─── Data

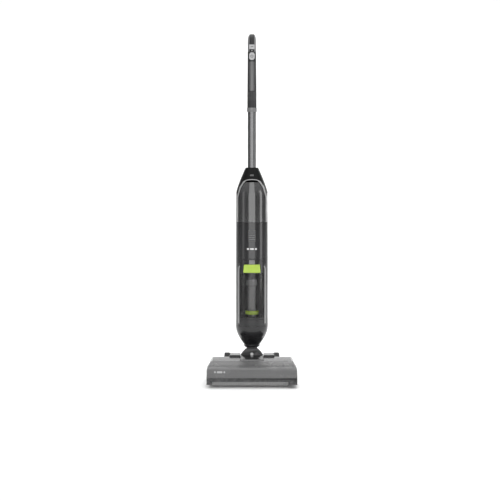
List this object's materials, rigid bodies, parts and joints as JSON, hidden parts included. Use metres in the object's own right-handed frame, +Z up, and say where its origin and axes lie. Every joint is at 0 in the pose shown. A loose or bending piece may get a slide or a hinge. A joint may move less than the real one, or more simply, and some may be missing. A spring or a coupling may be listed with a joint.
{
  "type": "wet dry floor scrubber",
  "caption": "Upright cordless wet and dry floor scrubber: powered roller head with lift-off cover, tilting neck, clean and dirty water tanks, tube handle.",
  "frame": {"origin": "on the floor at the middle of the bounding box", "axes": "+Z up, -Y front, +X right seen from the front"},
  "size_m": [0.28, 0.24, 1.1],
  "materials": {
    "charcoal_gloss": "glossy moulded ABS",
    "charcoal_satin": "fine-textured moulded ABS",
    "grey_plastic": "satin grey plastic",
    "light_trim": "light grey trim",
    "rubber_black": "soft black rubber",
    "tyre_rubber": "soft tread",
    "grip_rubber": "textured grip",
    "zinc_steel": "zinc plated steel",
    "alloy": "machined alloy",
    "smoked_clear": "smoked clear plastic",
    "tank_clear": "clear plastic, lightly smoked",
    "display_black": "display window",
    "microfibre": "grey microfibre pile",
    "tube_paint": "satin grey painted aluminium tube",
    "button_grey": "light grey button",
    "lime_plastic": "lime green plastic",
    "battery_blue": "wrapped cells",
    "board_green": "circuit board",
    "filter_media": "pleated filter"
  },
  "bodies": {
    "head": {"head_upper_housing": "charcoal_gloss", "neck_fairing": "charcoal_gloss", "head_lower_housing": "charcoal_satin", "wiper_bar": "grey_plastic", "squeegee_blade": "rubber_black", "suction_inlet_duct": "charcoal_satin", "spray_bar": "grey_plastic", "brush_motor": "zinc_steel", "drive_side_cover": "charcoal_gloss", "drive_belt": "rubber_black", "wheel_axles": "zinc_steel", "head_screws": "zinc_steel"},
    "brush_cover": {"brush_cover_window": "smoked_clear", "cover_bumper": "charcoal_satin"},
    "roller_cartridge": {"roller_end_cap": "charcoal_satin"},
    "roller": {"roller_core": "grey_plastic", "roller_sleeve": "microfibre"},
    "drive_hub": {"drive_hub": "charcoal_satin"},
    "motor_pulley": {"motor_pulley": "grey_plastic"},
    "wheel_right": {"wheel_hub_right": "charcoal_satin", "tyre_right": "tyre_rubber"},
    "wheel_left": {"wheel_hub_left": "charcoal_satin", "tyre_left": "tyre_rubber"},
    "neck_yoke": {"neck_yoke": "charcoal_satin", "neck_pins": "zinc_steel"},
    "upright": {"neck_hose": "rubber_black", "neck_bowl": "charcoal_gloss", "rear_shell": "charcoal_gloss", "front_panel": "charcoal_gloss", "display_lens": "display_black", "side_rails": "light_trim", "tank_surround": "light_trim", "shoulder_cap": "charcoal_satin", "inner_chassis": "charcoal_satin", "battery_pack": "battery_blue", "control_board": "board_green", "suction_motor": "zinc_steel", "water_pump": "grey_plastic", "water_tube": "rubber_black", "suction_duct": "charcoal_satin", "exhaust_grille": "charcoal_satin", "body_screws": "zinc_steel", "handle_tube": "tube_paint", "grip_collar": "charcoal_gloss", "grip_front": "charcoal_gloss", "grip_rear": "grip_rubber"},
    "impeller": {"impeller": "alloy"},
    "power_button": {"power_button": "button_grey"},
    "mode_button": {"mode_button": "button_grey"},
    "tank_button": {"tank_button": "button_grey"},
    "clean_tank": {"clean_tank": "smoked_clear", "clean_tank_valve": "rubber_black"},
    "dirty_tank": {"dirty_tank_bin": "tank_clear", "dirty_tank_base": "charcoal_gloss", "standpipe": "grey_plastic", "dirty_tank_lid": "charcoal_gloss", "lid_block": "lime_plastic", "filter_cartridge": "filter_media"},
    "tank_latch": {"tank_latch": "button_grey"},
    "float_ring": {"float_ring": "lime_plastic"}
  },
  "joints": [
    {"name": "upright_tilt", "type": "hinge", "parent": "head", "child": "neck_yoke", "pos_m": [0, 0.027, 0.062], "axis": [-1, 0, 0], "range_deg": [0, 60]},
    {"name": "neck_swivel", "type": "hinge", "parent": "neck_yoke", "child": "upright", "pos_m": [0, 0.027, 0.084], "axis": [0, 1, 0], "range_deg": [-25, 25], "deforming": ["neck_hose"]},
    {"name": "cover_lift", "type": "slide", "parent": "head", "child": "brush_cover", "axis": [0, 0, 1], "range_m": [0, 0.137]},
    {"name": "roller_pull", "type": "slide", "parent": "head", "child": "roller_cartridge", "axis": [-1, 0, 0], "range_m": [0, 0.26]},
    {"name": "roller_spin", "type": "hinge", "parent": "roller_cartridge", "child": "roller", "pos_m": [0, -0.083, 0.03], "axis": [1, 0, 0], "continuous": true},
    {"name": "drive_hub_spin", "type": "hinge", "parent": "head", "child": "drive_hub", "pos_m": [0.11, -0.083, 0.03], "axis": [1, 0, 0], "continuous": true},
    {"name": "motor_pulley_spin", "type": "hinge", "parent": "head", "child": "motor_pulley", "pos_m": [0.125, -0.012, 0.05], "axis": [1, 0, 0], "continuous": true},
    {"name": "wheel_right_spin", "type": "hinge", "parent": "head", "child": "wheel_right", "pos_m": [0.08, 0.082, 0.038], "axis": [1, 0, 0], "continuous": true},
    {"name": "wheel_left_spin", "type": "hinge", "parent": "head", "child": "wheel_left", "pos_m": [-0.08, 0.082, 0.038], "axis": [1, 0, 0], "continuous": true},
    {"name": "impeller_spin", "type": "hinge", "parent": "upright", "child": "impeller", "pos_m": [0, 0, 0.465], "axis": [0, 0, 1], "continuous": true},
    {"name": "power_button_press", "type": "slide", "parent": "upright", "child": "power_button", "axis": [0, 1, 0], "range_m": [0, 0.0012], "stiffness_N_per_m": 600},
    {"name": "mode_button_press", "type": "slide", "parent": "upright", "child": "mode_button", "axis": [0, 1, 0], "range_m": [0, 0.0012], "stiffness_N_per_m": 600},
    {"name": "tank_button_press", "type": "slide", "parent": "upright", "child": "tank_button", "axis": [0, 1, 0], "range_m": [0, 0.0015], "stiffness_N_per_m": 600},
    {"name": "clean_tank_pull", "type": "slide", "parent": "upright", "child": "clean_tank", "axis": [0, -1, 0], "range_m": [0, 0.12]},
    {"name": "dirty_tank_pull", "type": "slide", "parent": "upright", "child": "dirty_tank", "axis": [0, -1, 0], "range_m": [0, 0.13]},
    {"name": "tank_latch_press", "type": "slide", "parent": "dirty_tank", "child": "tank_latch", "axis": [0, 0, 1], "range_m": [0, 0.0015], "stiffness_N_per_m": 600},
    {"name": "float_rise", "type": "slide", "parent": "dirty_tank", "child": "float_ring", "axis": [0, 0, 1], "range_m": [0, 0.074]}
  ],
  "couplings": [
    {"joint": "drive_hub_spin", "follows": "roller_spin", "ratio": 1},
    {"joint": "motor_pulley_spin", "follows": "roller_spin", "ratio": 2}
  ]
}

──────

Set down the material above again, word for word.

### Solution for this exercise
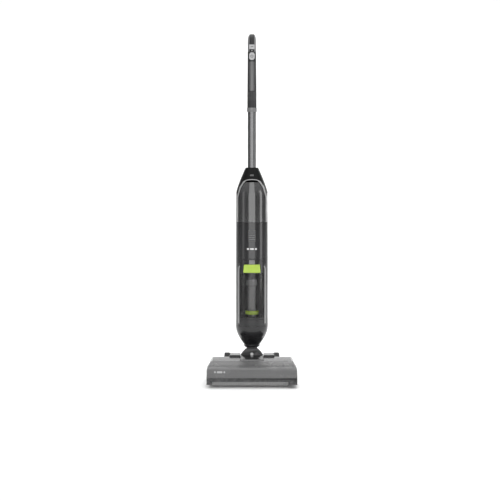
List this object's materials, rigid bodies, parts and joints as JSON, hidden parts included. Use metres in the object's own right-handed frame, +Z up, and say where its origin and axes lie. Every joint is at 0 in the pose shown. A loose or bending piece may get a slide or a hinge. A joint may move less than the real one, or more simply, and some may be missing. A spring or a coupling may be listed with a joint.
{
  "type": "wet dry floor scrubber",
  "caption": "Upright cordless wet and dry floor scrubber: powered roller head with lift-off cover, tilting neck, clean and dirty water tanks, tube handle.",
  "frame": {"origin": "on the floor at the middle of the bounding box", "axes": "+Z up, -Y front, +X right seen from the front"},
  "size_m": [0.28, 0.24, 1.1],
  "materials": {
    "charcoal_gloss": "glossy moulded ABS",
    "charcoal_satin": "fine-textured moulded ABS",
    "grey_plastic": "satin grey plastic",
    "light_trim": "light grey trim",
    "rubber_black": "soft black rubber",
    "tyre_rubber": "soft tread",
    "grip_rubber": "textured grip",
    "zinc_steel": "zinc plated steel",
    "alloy": "machined alloy",
    "smoked_clear": "smoked clear plastic",
    "tank_clear": "clear plastic, lightly smoked",
    "display_black": "display window",
    "microfibre": "grey microfibre pile",
    "tube_paint": "satin grey painted aluminium tube",
    "button_grey": "light grey button",
    "lime_plastic": "lime green plastic",
    "battery_blue": "wrapped cells",
    "board_green": "circuit board",
    "filter_media": "pleated filter"
  },
  "bodies": {
    "head": {"head_upper_housing": "charcoal_gloss", "neck_fairing": "charcoal_gloss", "head_lower_housing": "charcoal_satin", "wiper_bar": "grey_plastic", "squeegee_blade": "rubber_black", "suction_inlet_duct": "charcoal_satin", "spray_bar": "grey_plastic", "brush_motor": "zinc_steel", "drive_side_cover": "charcoal_gloss", "drive_belt": "rubber_black", "wheel_axles": "zinc_steel", "head_screws": "zinc_steel"},
    "brush_cover": {"brush_cover_window": "smoked_clear", "cover_bumper": "charcoal_satin"},
    "roller_cartridge": {"roller_end_cap": "charcoal_satin"},
    "roller": {"roller_core": "grey_plastic", "roller_sleeve": "microfibre"},
    "drive_hub": {"drive_hub": "charcoal_satin"},
    "motor_pulley": {"motor_pulley": "grey_plastic"},
    "wheel_right": {"wheel_hub_right": "charcoal_satin", "tyre_right": "tyre_rubber"},
    "wheel_left": {"wheel_hub_left": "charcoal_satin", "tyre_left": "tyre_rubber"},
    "neck_yoke": {"neck_yoke": "charcoal_satin", "neck_pins": "zinc_steel"},
    "upright": {"neck_hose": "rubber_black", "neck_bowl": "charcoal_gloss", "rear_shell": "charcoal_gloss", "front_panel": "charcoal_gloss", "display_lens": "display_black", "side_rails": "light_trim", "tank_surround": "light_trim", "shoulder_cap": "charcoal_satin", "inner_chassis": "charcoal_satin", "battery_pack": "battery_blue", "control_board": "board_green", "suction_motor": "zinc_steel", "water_pump": "grey_plastic", "water_tube": "rubber_black", "suction_duct": "charcoal_satin", "exhaust_grille": "charcoal_satin", "body_screws": "zinc_steel", "handle_tube": "tube_paint", "grip_collar": "charcoal_gloss", "grip_front": "charcoal_gloss", "grip_rear": "grip_rubber"},
    "impeller": {"impeller": "alloy"},
    "power_button": {"power_button": "button_grey"},
    "mode_button": {"mode_button": "button_grey"},
    "tank_button": {"tank_button": "button_grey"},
    "clean_tank": {"clean_tank": "smoked_clear", "clean_tank_valve": "rubber_black"},
    "dirty_tank": {"dirty_tank_bin": "tank_clear", "dirty_tank_base": "charcoal_gloss", "standpipe": "grey_plastic", "dirty_tank_lid": "charcoal_gloss", "lid_block": "lime_plastic", "filter_cartridge": "filter_media"},
    "tank_latch": {"tank_latch": "button_grey"},
    "float_ring": {"float_ring": "lime_plastic"}
  },
  "joints": [
    {"name": "upright_tilt", "type": "hinge", "parent": "head", "child": "neck_yoke", "pos_m": [0, 0.027, 0.062], "axis": [-1, 0, 0], "range_deg": [0, 60]},
    {"name": "neck_swivel", "type": "hinge", "parent": "neck_yoke", "child": "upright", "pos_m": [0, 0.027, 0.084], "axis": [0, 1, 0], "range_deg": [-25, 25], "deforming": ["neck_hose"]},
    {"name": "cover_lift", "type": "slide", "parent": "head", "child": "brush_cover", "axis": [0, 0, 1], "range_m": [0, 0.137]},
    {"name": "roller_pull", "type": "slide", "parent": "head", "child": "roller_cartridge", "axis": [-1, 0, 0], "range_m": [0, 0.26]},
    {"name": "roller_spin", "type": "hinge", "parent": "roller_cartridge", "child": "roller", "pos_m": [0, -0.083, 0.03], "axis": [1, 0, 0], "continuous": true},
    {"name": "drive_hub_spin", "type": "hinge", "parent": "head", "child": "drive_hub", "pos_m": [0.11, -0.083, 0.03], "axis": [1, 0, 0], "continuous": true},
    {"name": "motor_pulley_spin", "type": "hinge", "parent": "head", "child": "motor_pulley", "pos_m": [0.125, -0.012, 0.05], "axis": [1, 0, 0], "continuous": true},
    {"name": "wheel_right_spin", "type": "hinge", "parent": "head", "child": "wheel_right", "pos_m": [0.08, 0.082, 0.038], "axis": [1, 0, 0], "continuous": true},
    {"name": "wheel_left_spin", "type": "hinge", "parent": "head", "child": "wheel_left", "pos_m": [-0.08, 0.082, 0.038], "axis": [1, 0, 0], "continuous": true},
    {"name": "impeller_spin", "type": "hinge", "parent": "upright", "child": "impeller", "pos_m": [0, 0, 0.465], "axis": [0, 0, 1], "continuous": true},
    {"name": "power_button_press", "type": "slide", "parent": "upright", "child": "power_button", "axis": [0, 1, 0], "range_m": [0, 0.0012], "stiffness_N_per_m": 600},
    {"name": "mode_button_press", "type": "slide", "parent": "upright", "child": "mode_button", "axis": [0, 1, 0], "range_m": [0, 0.0012], "stiffness_N_per_m": 600},
    {"name": "tank_button_press", "type": "slide", "parent": "upright", "child": "tank_button", "axis": [0, 1, 0], "range_m": [0, 0.0015], "stiffness_N_per_m": 600},
    {"name": "clean_tank_pull", "type": "slide", "parent": "upright", "child": "clean_tank", "axis": [0, -1, 0], "range_m": [0, 0.12]},
    {"name": "dirty_tank_pull", "type": "slide", "parent": "upright", "child": "dirty_tank", "axis": [0, -1, 0], "range_m": [0, 0.13]},
    {"name": "tank_latch_press", "type": "slide", "parent": "dirty_tank", "child": "tank_latch", "axis": [0, 0, 1], "range_m": [0, 0.0015], "stiffness_N_per_m": 600},
    {"name": "float_rise", "type": "slide", "parent": "dirty_tank", "child": "float_ring", "axis": [0, 0, 1], "range_m": [0, 0.074]}
  ],
  "couplings": [
    {"joint": "drive_hub_spin", "follows": "roller_spin", "ratio": 1},
    {"joint": "motor_pulley_spin", "follows": "roller_spin", "ratio": 2}
  ]
}